Une conséquence plus grave pour l’acquéreur, et qui ne peut être écartée compte tenu de l’ampleur de la crise actuelle, pourrait résider dans une éventuelle faillite du constructeur alors que l’immeuble n’est pas achevé. Non seulement le constructeur devient insolvable, ce qui rend hasardeux le recouvrement d’éventuelles pénalités (à supposer qu’elles soient juridiquement fondées), mais surtout, il ne peut pas terminer la construction.

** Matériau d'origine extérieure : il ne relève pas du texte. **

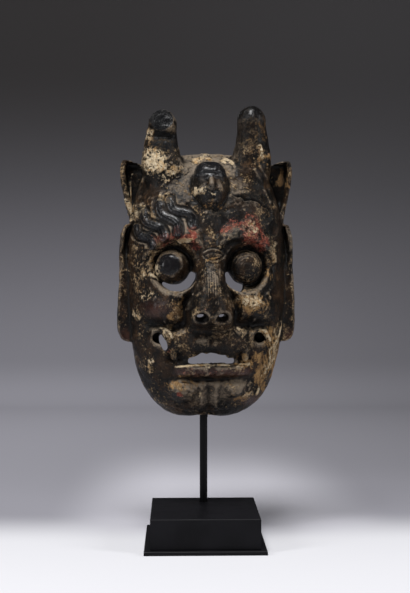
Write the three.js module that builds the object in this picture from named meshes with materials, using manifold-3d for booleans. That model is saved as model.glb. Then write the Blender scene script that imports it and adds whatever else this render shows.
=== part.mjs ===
// A carved wooden mask of a horned guardian, held at its chin by a rod on a stepped black base.
// Millimetres, +Z up. The face looks towards -Y, and the origin is the middle of the base plate's underside.
import * as THREE from 'three';
import { mergeVertices } from 'three/addons/utils/BufferGeometryUtils.js';
import Module from 'manifold-3d';

const wasm = await Module();
wasm.setup();
const { degToRad, lerp, smoothstep } = THREE.MathUtils;

// Sizes of the stand
const plateSide = 120;
const plateThickness = 4;
const blockSide = 108;
const blockHeight = 30;
const edgeBevel = 0.6; // on the plate and the block
const rodRadius = 4;
const rodSetBack = 33; // rod's axis behind the block's middle
const rodSocketDepth = 18;
const rodSides = 24;
const clearance = 0.3; // between two pieces that touch
const tongueWidth = 8;
const tongueThickness = 2.5;
const tongueReach = 7; // how far each tongue of the clip goes over the chin's wall
const clipPlay = 0.8; // the inner tongue's play above the curved wall

// How the mask sits on the rod
const chinHeight = 130; // foot line of the carving above the table
const maskShift = 2; // to the face's own left, off the rod
const maskTurn = degToRad(3);
const rodToRim = 3; // air between the rod and the back of the mask

// Sizes of the mask as a whole
const faceHeight = 266; // foot line to crown, without the horns
const chinDrop = 6; // how far the chin's rounded underside hangs below the foot line
const cheekHalfWidth = 81;
const jawHalfWidth = 78;
const wall = 10; // at the rim
const chinDepth = 50; // depths from the rim plane to the front on the middle line
const mouthDepth = 60;
const browDepth = 63;
const crownDepth = 50;
const hollowDepth = 47; // depth of the hollow behind the face
const notchDepth = 3.5; // shallow arch in the chin's underside, over the rod
const notchRadius = 48;
const outlinePower = 3; // 2 is an ellipse, more is squarer
const domePower = 2.2;

// Sizes of the carved forms. Their places below are shares of the face's half width and height.
const eyeRadius = 17.5;
const irisRadius = 10.5;
const eyeForward = 46; // eyeball's centre ahead of the rim plane
const socketDepth = 13;
const socketMargin = 5; // socket's edge outside the eyeball
const slotWidth = 7.5; // looking slot below the eyeball
const browHeight = 8;
const noseReach = 28;
const noseHalfWidth = 23.5;
const bridgeHalfWidth = 12;
const nostrilRadius = 7;
const cheekHeight = 10;
const muzzleHeight = 8;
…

Heureusement pour l’acquéreur, la loi prévoit des mécanismes de protection à cet égard. En effet, aux termes de l’article 1601-5 du Code civil, l’acte notarié, documentant la vente d’un immeuble en l’état futur d’achèvement, doit obliger le vendeur à fournir à l’acquéreur une garantie financière par un établissement bancaire. Cette garantie financière peut, aux termes de l’article 1601-5 du Code civil se présenter sous deux formes différentes :
– soit sous la forme d’une garantie d’achèvement complet de l’immeuble à construire, à savoir un financement par la banque pour faire achever l’immeuble par un autre prestataire
– soit sous la forme d’une garantie de remboursement des versements effectués par l’acquéreur, en cas de résolution du contrat de vente à la suite du défaut du vendeur d’achever la construction – étant relevé que cette garantie se substitue de plein droit à la garantie d’achèvement s’il s’avère impossible de terminer la construction
La garantie couvre tous les cas où le vendeur n’est pas à même d’assurer l’achèvement, que ce soit pour des circonstances indépendantes de sa volonté ou en raison de fautes commises par lui ou de personnes dont il est responsable.
Les acquéreurs confrontés à la défaillance d’un constructeur devront donc se rapprocher de leur banque afin de faire jouer la garantie qu’ils ont souscrite.
N.B. : La garantie d’achèvement peut être compliquée à mettre en œuvre étant donné qu’elle nécessitera le recours à des experts pour déterminer le degré d’achèvement des lots individuels mais également des parties communes puis le recours à des entreprises tierces pour réaliser les travaux nécessaire, les réceptions individuelles et collectives etc… .
• A la lumière des textes et de la jurisprudence actuels, et compte tenu du caractère absolu de l’interdiction gouvernementale, il ne semble pas possible pour un acquéreur d’un immeuble en l’état futur d’achèvement de solliciter des pénalités en cas de retard de livraison dû à l’arrêt forcé des chantiers pendant un mois – cela est cependant à nuancer si le retard est entraîné par d’autres motifs, même liés à la crise, qui devront être examinés à la lumière des critères de la force majeure.
• Par parallélisme, les acquéreurs n’ont pas davantage à régler les fractions de prix correspondant aux différentes étapes du chantier qui n’ont, par définition, pu être atteintes en raison de l’arrêt forcé des constructions. Rappelons que pour être exigibles les travaux liés aux différentes tranches doivent être achevés et non pas simplement en cours de réalisation.
• En cas de faillite du constructeur et d’impossibilité d’achever la construction, les acquéreurs peuvent se tourner vers les mécanismes légaux de protection et faire jouer la garantie qu’ils ont souscrite, soit pour achever l’immeuble, soit pour se faire rembourser.
Dans tous les cas non liés à une faillite, les parties ont tout intérêt à se rapprocher pour déterminer les suites de leur collaboration afin que les chantiers puissent reprendre dans les meilleures conditions. Avant de lancer les hostilités, il est toujours prudent de hisser un drapeau blanc pour tenter d’abord de trouver des solutions communes.